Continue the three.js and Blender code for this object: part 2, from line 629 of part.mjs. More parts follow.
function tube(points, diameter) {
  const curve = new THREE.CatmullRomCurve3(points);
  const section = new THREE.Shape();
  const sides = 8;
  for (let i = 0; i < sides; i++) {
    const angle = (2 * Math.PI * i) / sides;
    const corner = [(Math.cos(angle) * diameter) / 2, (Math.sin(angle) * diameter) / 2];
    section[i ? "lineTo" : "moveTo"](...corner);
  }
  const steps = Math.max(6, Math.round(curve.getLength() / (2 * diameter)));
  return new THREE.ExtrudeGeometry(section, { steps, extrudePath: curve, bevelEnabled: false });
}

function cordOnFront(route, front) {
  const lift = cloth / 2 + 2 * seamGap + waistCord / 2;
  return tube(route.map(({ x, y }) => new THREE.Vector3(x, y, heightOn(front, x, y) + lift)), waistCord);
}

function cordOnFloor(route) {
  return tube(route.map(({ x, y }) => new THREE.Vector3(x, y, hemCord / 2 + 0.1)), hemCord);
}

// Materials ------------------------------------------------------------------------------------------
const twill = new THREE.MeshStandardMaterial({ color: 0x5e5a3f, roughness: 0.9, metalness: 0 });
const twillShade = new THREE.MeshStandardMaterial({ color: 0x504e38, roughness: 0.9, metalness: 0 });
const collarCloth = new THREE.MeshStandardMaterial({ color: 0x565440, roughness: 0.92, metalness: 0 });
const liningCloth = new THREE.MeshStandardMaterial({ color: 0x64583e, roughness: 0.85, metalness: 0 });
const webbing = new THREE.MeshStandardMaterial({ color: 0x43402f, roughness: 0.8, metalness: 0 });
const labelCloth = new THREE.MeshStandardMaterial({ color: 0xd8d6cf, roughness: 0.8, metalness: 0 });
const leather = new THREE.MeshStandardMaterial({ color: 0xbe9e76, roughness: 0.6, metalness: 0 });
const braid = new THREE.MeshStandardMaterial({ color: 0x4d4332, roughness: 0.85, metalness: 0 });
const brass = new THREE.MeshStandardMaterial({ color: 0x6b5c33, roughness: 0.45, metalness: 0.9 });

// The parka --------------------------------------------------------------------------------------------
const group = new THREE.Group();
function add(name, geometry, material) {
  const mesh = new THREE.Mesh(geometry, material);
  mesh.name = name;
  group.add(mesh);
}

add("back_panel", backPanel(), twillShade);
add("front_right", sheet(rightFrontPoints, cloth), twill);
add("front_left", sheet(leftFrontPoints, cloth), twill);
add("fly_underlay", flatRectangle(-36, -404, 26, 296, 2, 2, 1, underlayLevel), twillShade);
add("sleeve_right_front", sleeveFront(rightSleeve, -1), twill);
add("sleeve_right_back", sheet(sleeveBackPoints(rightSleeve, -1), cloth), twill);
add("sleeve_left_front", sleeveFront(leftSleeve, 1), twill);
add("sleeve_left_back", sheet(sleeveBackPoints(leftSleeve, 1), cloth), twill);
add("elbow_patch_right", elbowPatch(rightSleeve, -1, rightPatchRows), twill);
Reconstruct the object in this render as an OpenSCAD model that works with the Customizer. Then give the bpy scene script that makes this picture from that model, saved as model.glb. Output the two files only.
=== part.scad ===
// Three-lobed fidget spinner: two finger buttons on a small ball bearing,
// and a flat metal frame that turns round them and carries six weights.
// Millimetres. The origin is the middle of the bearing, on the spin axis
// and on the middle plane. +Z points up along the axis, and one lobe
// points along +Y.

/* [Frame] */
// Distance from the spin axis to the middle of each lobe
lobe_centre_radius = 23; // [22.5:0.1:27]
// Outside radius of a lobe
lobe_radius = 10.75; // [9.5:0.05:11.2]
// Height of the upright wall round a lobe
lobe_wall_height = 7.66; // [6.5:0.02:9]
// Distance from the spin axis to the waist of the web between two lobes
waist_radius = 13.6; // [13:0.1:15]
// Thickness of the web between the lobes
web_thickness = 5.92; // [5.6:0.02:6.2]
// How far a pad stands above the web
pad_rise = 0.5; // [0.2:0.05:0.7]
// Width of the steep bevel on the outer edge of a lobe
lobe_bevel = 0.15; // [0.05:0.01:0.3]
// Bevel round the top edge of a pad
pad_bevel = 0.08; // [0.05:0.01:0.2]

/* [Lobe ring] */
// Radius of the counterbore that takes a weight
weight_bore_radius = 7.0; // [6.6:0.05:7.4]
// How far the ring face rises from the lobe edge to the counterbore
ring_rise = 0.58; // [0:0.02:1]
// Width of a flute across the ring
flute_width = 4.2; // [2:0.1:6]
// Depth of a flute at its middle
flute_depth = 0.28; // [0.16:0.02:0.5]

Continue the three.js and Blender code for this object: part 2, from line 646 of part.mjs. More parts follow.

Set task →
Filter the records above for lines containing the word "that", and copy those lines.

Result below →
Reconstruct the object in this render as an OpenSCAD model that works with the Customizer. Then give the bpy scene script that makes this picture from that model, saved as model.glb. Output the two files only.
// and a flat metal frame that turns round them and carries six weights.
// Radius of the counterbore that takes a weight